Parts and joints as JSON
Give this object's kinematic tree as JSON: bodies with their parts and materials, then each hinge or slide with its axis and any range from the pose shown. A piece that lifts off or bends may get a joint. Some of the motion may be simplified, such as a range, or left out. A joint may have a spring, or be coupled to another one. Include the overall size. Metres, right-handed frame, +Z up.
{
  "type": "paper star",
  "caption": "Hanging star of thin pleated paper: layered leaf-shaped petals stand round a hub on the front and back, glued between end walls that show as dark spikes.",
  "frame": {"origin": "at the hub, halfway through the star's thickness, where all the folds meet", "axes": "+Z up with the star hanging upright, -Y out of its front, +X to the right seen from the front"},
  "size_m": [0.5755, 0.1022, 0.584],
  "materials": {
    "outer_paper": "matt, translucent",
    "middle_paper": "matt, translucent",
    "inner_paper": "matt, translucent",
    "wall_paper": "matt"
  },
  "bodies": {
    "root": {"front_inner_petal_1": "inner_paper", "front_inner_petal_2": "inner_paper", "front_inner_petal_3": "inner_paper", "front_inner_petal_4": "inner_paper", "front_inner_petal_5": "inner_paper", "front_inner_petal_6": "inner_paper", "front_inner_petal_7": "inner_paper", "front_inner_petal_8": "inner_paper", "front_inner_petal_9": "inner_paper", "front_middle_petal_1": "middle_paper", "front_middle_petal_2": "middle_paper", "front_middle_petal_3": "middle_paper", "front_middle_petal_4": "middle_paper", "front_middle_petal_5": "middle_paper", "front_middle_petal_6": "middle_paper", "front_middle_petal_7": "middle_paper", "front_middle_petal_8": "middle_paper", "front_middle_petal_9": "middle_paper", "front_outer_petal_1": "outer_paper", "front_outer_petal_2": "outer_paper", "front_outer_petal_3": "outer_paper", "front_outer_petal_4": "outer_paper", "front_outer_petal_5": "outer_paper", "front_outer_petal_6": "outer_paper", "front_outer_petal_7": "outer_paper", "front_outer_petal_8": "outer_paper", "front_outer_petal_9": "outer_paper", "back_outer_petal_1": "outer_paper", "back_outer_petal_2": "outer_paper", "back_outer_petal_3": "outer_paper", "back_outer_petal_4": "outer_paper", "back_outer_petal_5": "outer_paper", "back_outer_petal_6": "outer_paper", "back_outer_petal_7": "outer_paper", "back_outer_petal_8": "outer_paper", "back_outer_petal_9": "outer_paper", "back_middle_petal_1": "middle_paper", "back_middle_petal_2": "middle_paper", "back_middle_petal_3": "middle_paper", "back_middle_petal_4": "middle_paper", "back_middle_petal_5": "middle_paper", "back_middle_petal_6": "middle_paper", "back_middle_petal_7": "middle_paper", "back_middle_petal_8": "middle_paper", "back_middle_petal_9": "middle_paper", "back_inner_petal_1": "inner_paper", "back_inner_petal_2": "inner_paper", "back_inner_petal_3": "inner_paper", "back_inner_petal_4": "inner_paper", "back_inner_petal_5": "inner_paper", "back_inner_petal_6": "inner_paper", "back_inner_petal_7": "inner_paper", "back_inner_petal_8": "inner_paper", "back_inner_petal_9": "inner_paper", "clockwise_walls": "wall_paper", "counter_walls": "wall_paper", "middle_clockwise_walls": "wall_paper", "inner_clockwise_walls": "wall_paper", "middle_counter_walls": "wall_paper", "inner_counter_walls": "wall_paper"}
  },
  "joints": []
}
* * *
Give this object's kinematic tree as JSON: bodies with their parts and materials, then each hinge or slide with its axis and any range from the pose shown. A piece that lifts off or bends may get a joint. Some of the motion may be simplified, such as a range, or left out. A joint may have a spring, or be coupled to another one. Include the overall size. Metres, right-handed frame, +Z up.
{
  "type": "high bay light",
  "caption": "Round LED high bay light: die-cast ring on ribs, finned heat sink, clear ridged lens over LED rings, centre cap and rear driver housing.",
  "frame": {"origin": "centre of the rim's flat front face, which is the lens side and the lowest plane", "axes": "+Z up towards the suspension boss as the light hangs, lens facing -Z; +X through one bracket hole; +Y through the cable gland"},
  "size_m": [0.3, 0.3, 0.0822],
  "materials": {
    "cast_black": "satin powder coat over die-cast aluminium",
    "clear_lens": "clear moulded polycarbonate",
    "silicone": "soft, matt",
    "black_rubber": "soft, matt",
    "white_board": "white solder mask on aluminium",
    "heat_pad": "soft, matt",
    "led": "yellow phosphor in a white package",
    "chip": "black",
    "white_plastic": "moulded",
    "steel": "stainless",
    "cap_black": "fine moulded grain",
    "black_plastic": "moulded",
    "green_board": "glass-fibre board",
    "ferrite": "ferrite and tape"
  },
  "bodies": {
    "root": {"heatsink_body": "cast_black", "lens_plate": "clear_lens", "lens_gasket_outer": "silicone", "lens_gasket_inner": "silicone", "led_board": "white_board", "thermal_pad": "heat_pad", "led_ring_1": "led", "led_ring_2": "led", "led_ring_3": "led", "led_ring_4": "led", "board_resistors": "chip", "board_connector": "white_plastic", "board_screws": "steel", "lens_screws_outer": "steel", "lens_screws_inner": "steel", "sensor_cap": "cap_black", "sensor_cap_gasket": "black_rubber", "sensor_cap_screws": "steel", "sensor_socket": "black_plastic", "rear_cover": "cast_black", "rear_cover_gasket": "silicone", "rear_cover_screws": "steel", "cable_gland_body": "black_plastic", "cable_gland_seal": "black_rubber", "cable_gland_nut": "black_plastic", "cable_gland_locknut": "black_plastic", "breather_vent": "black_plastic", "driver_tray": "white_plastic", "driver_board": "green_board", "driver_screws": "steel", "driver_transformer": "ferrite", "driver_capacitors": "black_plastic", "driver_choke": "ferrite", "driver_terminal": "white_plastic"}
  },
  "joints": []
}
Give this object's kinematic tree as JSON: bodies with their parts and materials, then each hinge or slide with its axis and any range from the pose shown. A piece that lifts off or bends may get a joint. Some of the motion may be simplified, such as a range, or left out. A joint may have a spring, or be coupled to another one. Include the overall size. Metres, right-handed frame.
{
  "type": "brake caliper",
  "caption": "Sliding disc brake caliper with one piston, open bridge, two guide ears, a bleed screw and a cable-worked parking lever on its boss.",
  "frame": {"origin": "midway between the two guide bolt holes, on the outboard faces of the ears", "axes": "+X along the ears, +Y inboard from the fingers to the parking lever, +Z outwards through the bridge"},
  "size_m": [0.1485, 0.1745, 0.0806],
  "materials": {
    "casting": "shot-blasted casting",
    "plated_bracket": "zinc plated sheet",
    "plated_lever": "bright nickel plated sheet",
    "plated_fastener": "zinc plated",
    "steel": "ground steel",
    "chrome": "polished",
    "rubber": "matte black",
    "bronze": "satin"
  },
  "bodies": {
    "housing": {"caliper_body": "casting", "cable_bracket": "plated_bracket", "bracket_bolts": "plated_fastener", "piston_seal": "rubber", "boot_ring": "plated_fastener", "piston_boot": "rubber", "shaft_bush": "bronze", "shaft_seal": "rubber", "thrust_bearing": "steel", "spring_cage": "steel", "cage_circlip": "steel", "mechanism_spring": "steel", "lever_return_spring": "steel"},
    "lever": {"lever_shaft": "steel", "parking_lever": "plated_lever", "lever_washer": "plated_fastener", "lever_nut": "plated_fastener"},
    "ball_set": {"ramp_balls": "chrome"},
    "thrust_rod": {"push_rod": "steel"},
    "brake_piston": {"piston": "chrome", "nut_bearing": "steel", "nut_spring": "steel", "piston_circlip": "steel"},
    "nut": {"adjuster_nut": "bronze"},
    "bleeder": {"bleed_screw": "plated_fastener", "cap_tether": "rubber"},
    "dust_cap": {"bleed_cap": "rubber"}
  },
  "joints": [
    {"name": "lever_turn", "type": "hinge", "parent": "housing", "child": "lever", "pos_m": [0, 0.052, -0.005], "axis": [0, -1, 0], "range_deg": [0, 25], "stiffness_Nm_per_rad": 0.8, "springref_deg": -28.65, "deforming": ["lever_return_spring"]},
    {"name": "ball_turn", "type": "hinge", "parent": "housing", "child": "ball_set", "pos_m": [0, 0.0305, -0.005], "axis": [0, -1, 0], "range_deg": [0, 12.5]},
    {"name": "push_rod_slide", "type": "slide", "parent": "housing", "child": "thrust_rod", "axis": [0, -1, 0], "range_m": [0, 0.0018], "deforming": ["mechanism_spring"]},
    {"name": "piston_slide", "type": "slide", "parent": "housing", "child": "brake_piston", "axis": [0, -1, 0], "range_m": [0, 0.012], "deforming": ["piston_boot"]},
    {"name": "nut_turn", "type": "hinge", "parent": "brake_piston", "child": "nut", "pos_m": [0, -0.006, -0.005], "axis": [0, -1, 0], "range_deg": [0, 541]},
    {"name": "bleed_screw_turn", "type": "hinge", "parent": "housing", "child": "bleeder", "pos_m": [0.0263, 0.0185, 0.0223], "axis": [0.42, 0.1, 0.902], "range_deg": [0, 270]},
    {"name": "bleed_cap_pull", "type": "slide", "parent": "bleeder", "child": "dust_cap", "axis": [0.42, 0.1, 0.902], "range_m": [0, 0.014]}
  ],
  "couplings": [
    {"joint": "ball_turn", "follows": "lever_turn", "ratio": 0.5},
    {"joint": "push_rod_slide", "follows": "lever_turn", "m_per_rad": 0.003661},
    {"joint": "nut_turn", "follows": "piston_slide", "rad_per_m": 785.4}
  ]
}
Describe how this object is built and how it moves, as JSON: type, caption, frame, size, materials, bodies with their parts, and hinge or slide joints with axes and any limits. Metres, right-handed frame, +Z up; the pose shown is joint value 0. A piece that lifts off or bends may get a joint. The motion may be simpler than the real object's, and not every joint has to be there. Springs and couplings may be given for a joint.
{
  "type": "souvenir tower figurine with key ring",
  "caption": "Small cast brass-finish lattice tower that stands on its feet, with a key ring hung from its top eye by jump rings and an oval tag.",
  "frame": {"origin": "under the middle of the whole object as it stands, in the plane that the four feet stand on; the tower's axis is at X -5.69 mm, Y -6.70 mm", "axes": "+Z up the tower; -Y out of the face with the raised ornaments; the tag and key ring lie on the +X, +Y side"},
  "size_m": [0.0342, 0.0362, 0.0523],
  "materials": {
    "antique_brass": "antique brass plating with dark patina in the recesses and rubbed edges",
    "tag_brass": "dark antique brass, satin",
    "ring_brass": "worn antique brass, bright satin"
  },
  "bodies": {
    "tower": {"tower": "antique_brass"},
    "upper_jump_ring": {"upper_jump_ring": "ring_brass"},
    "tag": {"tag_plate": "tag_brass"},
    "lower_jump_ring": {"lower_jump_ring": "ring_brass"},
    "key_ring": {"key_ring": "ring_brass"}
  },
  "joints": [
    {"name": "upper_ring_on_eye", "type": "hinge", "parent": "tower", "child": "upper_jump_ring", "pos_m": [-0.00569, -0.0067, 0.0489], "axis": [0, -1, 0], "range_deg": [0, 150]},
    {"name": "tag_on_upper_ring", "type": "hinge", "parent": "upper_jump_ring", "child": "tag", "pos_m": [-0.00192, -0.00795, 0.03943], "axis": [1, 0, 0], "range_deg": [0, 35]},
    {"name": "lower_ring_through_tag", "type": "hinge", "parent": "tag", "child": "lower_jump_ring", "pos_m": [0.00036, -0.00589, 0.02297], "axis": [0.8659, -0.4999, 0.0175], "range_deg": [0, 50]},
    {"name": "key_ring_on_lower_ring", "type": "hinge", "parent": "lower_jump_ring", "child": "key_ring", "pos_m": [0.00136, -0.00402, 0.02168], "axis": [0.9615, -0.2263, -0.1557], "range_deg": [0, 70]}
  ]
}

→ **Work required**: In the listing, how many lines hold "this"? Answer with a bare number.

→ **Expected output**: 4